The document, revealed by PandoDaily.com, has the MPAA arguing on behalf of government levies that would help with intellectual property protections (from the document):
The use of electronic means to import into the United States infringing articles threatens important domestic industries such as the motion picture and software industries, as well as U.S. consumers and the government at all levels.
What Lay, and his lawyers, are looking into is using that very declaration by the studios to become applied to their type of digital post-production work, which has been offshored in recent years. The intent might very well negate the cheaper labor overseas and hopefully keep the work in the States.
Here is the simplified way of looking at this. Hollywood has argued that digital property should fall under the same restrictions of imported durable goods. This would shield the entertainment industry in a similar fashion as say, the steel or lumber industries might be protected from overly cheap imports. In an effort to use the argument of the MPAA against itself Lay and his lawyers stipulate the post-production visual effects work should also classified as digital goods, and the cheaper labor should come under tariffs or similar surcharges.
This would make offshoring that work more expensive, and hopefully making domestic production cost-effective. This places the studios in a paradox; if the MPAA wants to combat this rise in digital labor costs it must counter against its own argument to protect its digital property. The decision comes down to, on which side should studios to protect the money?

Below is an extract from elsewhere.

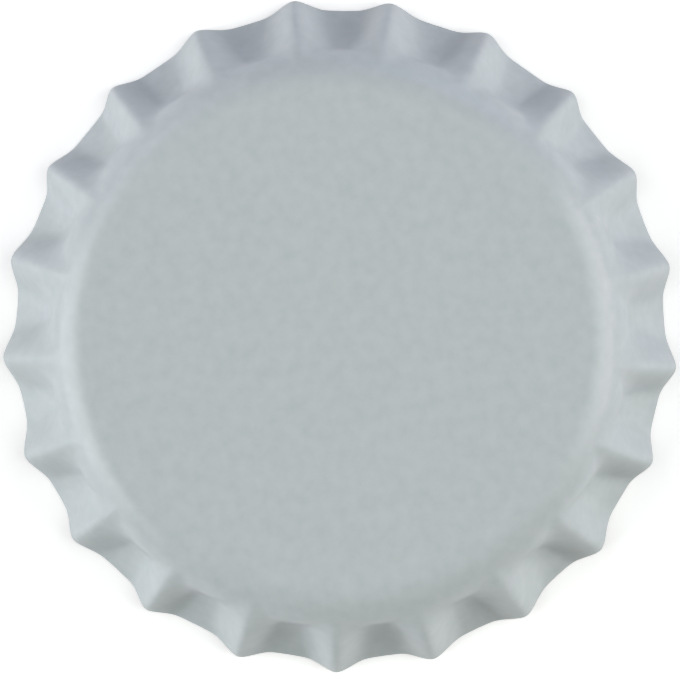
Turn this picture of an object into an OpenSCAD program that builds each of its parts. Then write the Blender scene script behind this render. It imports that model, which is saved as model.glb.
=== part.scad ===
// Crown cap: a pressed steel shell with a fluted skirt, and the sealing liner moulded inside it.
// The cap stands on its rim. Its axis is Z, the table is z = 0, and one tooth points along +X.

/* [Shell] */
// Diameter over the tips of the teeth
rim_d = 32.1; // [30:0.1:39]
// Height from the table to the top of the panel
cap_h = 6; // [5:0.1:7.5]
// Inside diameter of the neck below the shoulder, which goes over the bottle's mouth
mouth_d = 26.75; // [22:0.05:27.5]
// Thickness of the lacquered sheet
sheet_t = 0.235; // [0.18:0.005:0.3]
// Outside radius of the shoulder between the panel and the skirt
shoulder_r = 1.9; // [1.2:0.05:2.4]

/* [Teeth] */
// Number of teeth round the rim
teeth = 21; // [15:1:27]
// How far the tips stand out past the floors of the flutes, at the rim
tooth_depth = 0.63; // [0.3:0.01:1.2]
// How much higher the tips end than the flutes, which carry the cap
tip_lift = 0.5; // [0:0.05:0.8]
// Width over the feet of a tooth at the rim
foot_w = 2.5; // [1.8:0.05:2.8]
// Width over its feet where it grows out of the shoulder
root_w = 3.4; // [2.6:0.05:3.7]
// Half width of the rounded crest of a tooth at the rim
tip_round = 0.3; // [0.2:0.01:0.6]
// Half width of its rounded crest where it grows out of the shoulder
root_round = 0.55; // [0.3:0.01:1]
// How softly a tooth's foot runs into the floor of the flute, from sharp to soft
foot_blend = 0.3; // [0.1:0.01:0.5]
// Slope from upright with which the floor of a flute leaves the shoulder
neck_draft = 3; // [1:0.5:18]
// Slope from upright with which the crest of a tooth leaves the shoulder
crest_draft = 42; // [20:0.5:50]
// How far that slope leads the floor of a flute before it turns out to the rim, as a share of its length
neck_lead = 0.65; // [0.3:0.01:0.75]
// How far that slope leads the crest before it turns down to the tip, as a share of its length
crest_lead = 0.34; // [0.2:0.01:0.6]

/* [Liner] */
// Gap all round between the neck's inside and the liner's sealing ring
ring_gap = 0.425; // [0.2:0.025:1]
// Width of the sealing ring, from the web to its outside
ring_w = 2.95; // [2:0.05:3.5]
// Thickness of the thin web inside the ring
web_t = 0.3; // [0.15:0.05:0.5]
// Thickness of the sealing ring at its flat land, where the bottle's lip seats
land_t = 0.75; // [0.5:0.05:1.2]
// Radius of the round beads on both sides of the land
bead_r = 0.35; // [0.2:0.05:0.5]
// How far the beads stand out past the land
bead_proud = 0.25; // [0.1:0.05:0.3]
// Gap between the liner and the inside of the shoulder
liner_gap = 0.05; // [0.03:0.01:0.2]

/* [Hidden] */

// Fineness of the shell: steps over half a tooth, down the shoulder and down the skirt
half_steps = 6;
shoulder_steps = 4;
skirt_steps = 5;
// The steps round a tooth are closest at its crest
step_power = 1.35;
// A tooth keeps most of its width near the shoulder and loses it towards the rim
taper_power = 1.6;
// Small step with which the slope of the sheet is measured
probe = 0.001;

pitch = 360 / teeth;
panel_r = mouth_d / 2 + sheet_t - shoulder_r;
panel_under = cap_h - sheet_t;
// Middle of the shoulder's rounding, as [radius, height]
shoulder_mid = [panel_r, cap_h - shoulder_r];
// Outer edges of the rim, as [radius, height], at a flute and at a tip
flute_r = rim_d / 2 - tooth_depth;
flute_edge = [flute_r, seat_height()];
tip_edge = flute_edge + [tooth_depth, tip_lift];
// Length round the skirt that one tooth and one flute take, at the shoulder and at the rim
root_pitch = 2 * PI * (mouth_d / 2 + sheet_t) / teeth;
rim_pitch = 2 * PI * flute_r / teeth;

function mix(a, b, share) = a + (b - a) * share;

function unit(v) = v / norm(v);

// Direction out of the sheet where it slopes from upright by this angle, as [radius, height]
function facing(slope) = [cos(slope), sin(slope)];

// Where the shoulder's rounding ends and the flare begins
function neck(draft) = shoulder_mid + shoulder_r * facing(draft);

// Point straight down the neck's slope that bends the flare on its way to this edge
function lead_point(edge, draft, lead) =
    neck(draft) + lead * norm(edge - neck(draft)) * [sin(draft), -cos(draft)];

// Height of a flute's outer edge that sets its inner edge on the table
function seat_height(z = 0, tries = 5) =
    let (run = unit([flute_r, z] - lead_point([flute_r, z], neck_draft, neck_lead)))
    tries == 0 ? z : seat_height(sheet_t * run.x, tries - 1);

// Outer profile from the panel (down = -1) over the foot of the shoulder (0) to the rim (1)
function profile(edge, draft, lead, down) =
    let (bend = lead_point(edge, draft, lead))
    down <= 0 ? shoulder_mid + shoulder_r * facing(90 - (1 + down) * (90 - draft))
    : mix(mix(neck(draft), bend, down), mix(bend, edge, down), down);

// Tent with a rounded crest and soft feet: 1 at the crest, almost 0 past its half width
function tent(across, half_width, round) =
    let (fall = 1 - (norm([across, round]) - round) / (norm([half_width, round]) - round))
    (fall + norm([fall, foot_blend])) / 2;

// Share of the tooth's depth at this place: 1 on the crest, 0 in the middle of the flute
function tooth(share, down) =
    let (
        length = mix(root_pitch, rim_pitch, down),
        half_width = mix(root_w, foot_w, pow(down, taper_power)) / 2,
        round = mix(root_round, tip_round, down),
        floor = tent(length / 2, half_width, round)
    )
    (tent(share * length, half_width, round) - floor) / (tent(0, half_width, round) - floor);

// Outside of the sheet, where share is the place between two flutes, from -0.5 to 0.5
function skin(share, down) =
    let (
        rise = tooth(share, max(down, 0)),
        edge = mix(flute_edge, tip_edge, rise),
        draft = mix(neck_draft, crest_draft, rise),
        at = profile(edge, draft, mix(neck_lead, crest_lead, rise), down)
    )
    [at.x * cos(share * pitch), at.x * sin(share * pitch), at.y];

// Inside of the sheet, one thickness straight through it
function lining(share, down) =
    let (
        along = skin(share, down + probe) - skin(share, down - probe),
        across = skin(share + probe, down) - skin(share - probe, down)
    )
    skin(share, down) - sheet_t * unit(cross(along, across));

function turned(p, angle) =
    [p.x * cos(angle) - p.y * sin(angle), p.x * sin(angle) + p.y * cos(angle), p.z];

// One sheet of even thickness: rings down its outside, round the cut edge and up its inside
module shell() {
    shares = [for (i = [-half_steps : half_steps - 1]) sign(i) * pow(abs(i) / half_steps, step_power) / 2];
    downs = [
        for (i = [-shoulder_steps : 0]) i / shoulder_steps,
        for (i = [1 : skirt_steps]) i / skirt_steps
    ];
    last = len(downs) - 1;
    outer = [for (down = downs) [for (share = shares) skin(share, down)]];
    inner = [for (i = [last : -1 : 0]) [for (share = shares) lining(share, downs[i])]];
    rows = concat(outer, inner);
    around = teeth * len(shares);
    points = [for (row = rows) for (k = [0 : teeth - 1]) for (p = row) turned(p, k * pitch)];
    walls = [
        for (row = [0 : len(rows) - 2]) for (i = [0 : around - 1])
            let (
                a = row * around + i,
                b = row * around + (i + 1) % around
            )
            each [[a, b, b + around], [a, b + around, a + around]]
    ];
    top = [for (i = [around - 1 : -1 : 0]) i];
    underside = [for (i = [0 : around - 1]) (len(rows) - 1) * around + i];
    color("#c9cfd0") polyhedron(points, concat([top, underside], walls), convexity = 6);
}

// Round bead of the sealing ring, at this distance from the axis
module bead(r) {
    translate([r, panel_under - land_t - bead_proud + bead_r]) circle(bead_r, $fn = 48);
}

// Room under the panel and inside the shoulder, less the liner's gap
module room() {
    inside_r = shoulder_r - sheet_t - liner_gap;
    translate([0, panel_under - land_t - 2 * bead_r]) square([panel_r, land_t + 2 * bead_r]);
    translate([panel_r, cap_h - shoulder_r]) circle(inside_r, $fn = 96);
}

// Disc with a thin web and a thick sealing ring, whose flat land lies between two beads
module liner() {
    liner_r = mouth_d / 2 - ring_gap;
    web_r = liner_r - ring_w;
    color("#e3e3de") rotate_extrude($fn = 180) intersection() {
        union() {
            translate([0, panel_under - web_t]) square([liner_r, web_t]);
            translate([web_r, panel_under - land_t]) square([ring_w, land_t]);
            bead(web_r + bead_r);
            bead(liner_r - bead_r);
        }
        room();
    }
}

shell();
liner();
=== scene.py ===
"""A plain crown cap, new and not yet crimped: a lacquered steel shell and its moulded sealing liner.

The cap stands on its rim in the frame's own axes, in metres. +Z is up through the panel and one tooth points
along +X.
"""

import math

import bpy
from mathutils import Matrix, Vector


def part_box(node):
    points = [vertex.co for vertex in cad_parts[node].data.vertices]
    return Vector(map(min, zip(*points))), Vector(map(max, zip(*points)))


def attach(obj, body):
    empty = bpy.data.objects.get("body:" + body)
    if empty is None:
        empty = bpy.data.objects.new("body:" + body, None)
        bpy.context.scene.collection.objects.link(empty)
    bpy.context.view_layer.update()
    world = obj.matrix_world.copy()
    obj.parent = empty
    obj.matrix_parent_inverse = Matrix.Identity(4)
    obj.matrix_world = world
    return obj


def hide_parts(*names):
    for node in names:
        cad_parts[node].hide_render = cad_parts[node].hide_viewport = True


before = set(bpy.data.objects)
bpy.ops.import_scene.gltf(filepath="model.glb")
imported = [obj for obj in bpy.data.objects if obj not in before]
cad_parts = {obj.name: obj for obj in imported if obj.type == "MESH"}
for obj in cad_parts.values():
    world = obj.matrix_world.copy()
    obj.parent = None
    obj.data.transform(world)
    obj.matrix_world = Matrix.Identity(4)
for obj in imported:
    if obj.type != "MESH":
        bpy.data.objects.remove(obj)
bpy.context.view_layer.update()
MM = 0.001


# Shell. One disc of steel sheet, lacquered on both sides, cut out and drawn over a punch in a single stroke.
# The flat panel turns down over a round shoulder into a skirt that flares, and 21 folds stand out of it as
# teeth. The disc's cut edge is bare metal, and the press leaves no two teeth quite alike.
shell_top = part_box("shell")[1]
cap_height = shell_top.z
tip_radius = shell_top.x
tooth_depth = 0.63 * MM
sheet = 0.235 * MM
shoulder = 1.9 * MM
panel_radius = 26.75 / 2 * MM + sheet - shoulder
teeth = 21
cut_edge_rounding = 0.03 * MM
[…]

This also creates a curious decision for the labor groups to make. It would be uncomfortable for labor to argue against a decision to keep work domestically situated, yet at the moment they are on the side of studios in arguing for tax breaks. As another labor representative announced during that rally last month:
“We are going to stand with you to make sure Hollywood does not become Detroit.” The groups are starting to find the solutions produce just as many challenges.